Four journalists are selected each year after a review of all applications. The journalists who are awarded fellowships are given the incomparable opportunity to observe international diplomatic deliberations at the United Nations, to make professional contacts that will serve them for years to come, to interact with seasoned journalists from around the world, and to gain a broader perspective and understanding of matters of global concern. Many past fellows have risen to prominence in their professional and countries. The program is not intended to provide basic skills training to journalists, as all participants are media professionals.

Questions about the program, eligibility and application process can be directed to fellowship@unjournalismfellowship.org.

ABOUT THE FELLOWSHIP

The Dag Hammarskjöld Fund for Journalists accepts applications from journalists of the developing nations of Africa, Asia, South America and the Caribbean to cover the United Nations General Assembly beginning in September each year. Following extensive review of the applications the Fund board of directors selects four recipients each year.

The fellowships offer a unique opportunity for promising young journalists from developing countries to see the United Nations at work and to report on its proceedings for news media in their home countries. Over the past five decades, fellowships have been awarded to hundreds of journalists from the developing world. These awards require the presence of the selected journalist in New York during the first few months of the General Assembly session and should be regarded as an opportunity for news organizations and journalists to provide their audiences with special assignment news coverage from U.N. headquarters.

Successful applicants must obtain a leave of absence from their employers. By endorsing the application of a staff journalist for a fellowship, the editor undertakes to meet all telephone or other transmission charges and to publish or broadcast copy filed by the reporter. Applicants must be full-time, professional journalists between 25 and 35 years old, be employed by a recognized print, radio, television, or internet media organization, and have a good working knowledge of English.

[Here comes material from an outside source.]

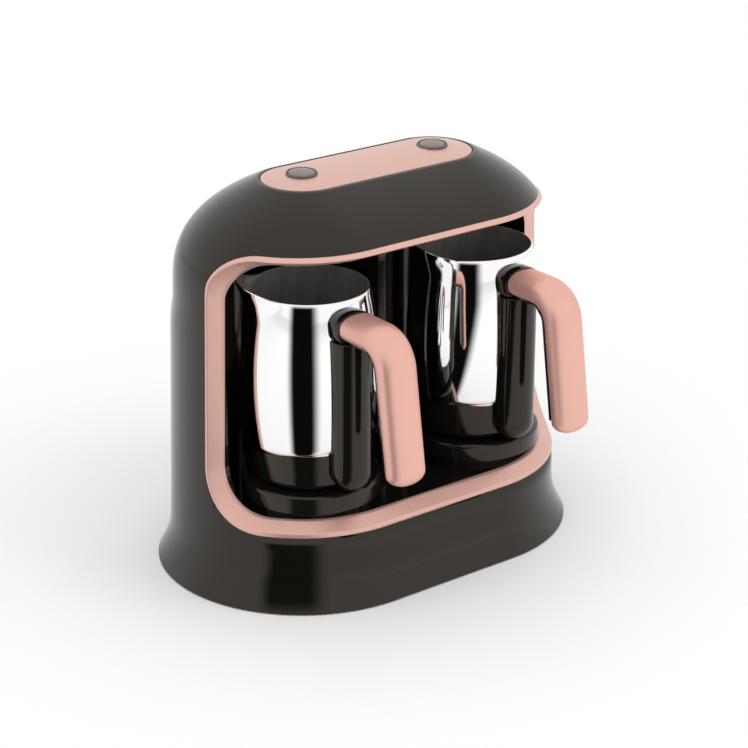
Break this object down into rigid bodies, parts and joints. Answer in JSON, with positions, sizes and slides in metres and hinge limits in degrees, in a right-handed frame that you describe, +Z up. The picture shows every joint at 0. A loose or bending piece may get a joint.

The Fund will provide: round-trip airfare to New York; accommodations; health insurance for the duration of the fellowship, and a daily allowance to cover food and other necessities. The Fund will not be responsible for other expenses of a personal nature, such as telephone calls.

There are a number of fellowship application Eligibility Criteria and Documentation Requirements that must be satisfied.

Your application WILL NOT BE CONSIDERED unless you 1) meet all Eligibility Criteria, 2) satisfy all Documentation Requirements and 3) submit a completed Fellowship Application Form by the stated deadline.

ELIGIBILITY CRITERIA

The Dag Hammarskjöld Fund for Journalists fellowship is open to individuals who:

  • Are native of one of the developing countries of Africa, Asia, South America and the Caribbean. For 2012 only, the Fund will not accept applications from the countries of the 2011 Fellows - China, Ethiopia, India and Nigeria -- in an effort to rotate recipient countries.

  • Currently live in and write for media in a developing country.

  • Are between the ages of 25 and 35.

  • Have a very good command of the English language since United Nations press conferences and many documents are in English only.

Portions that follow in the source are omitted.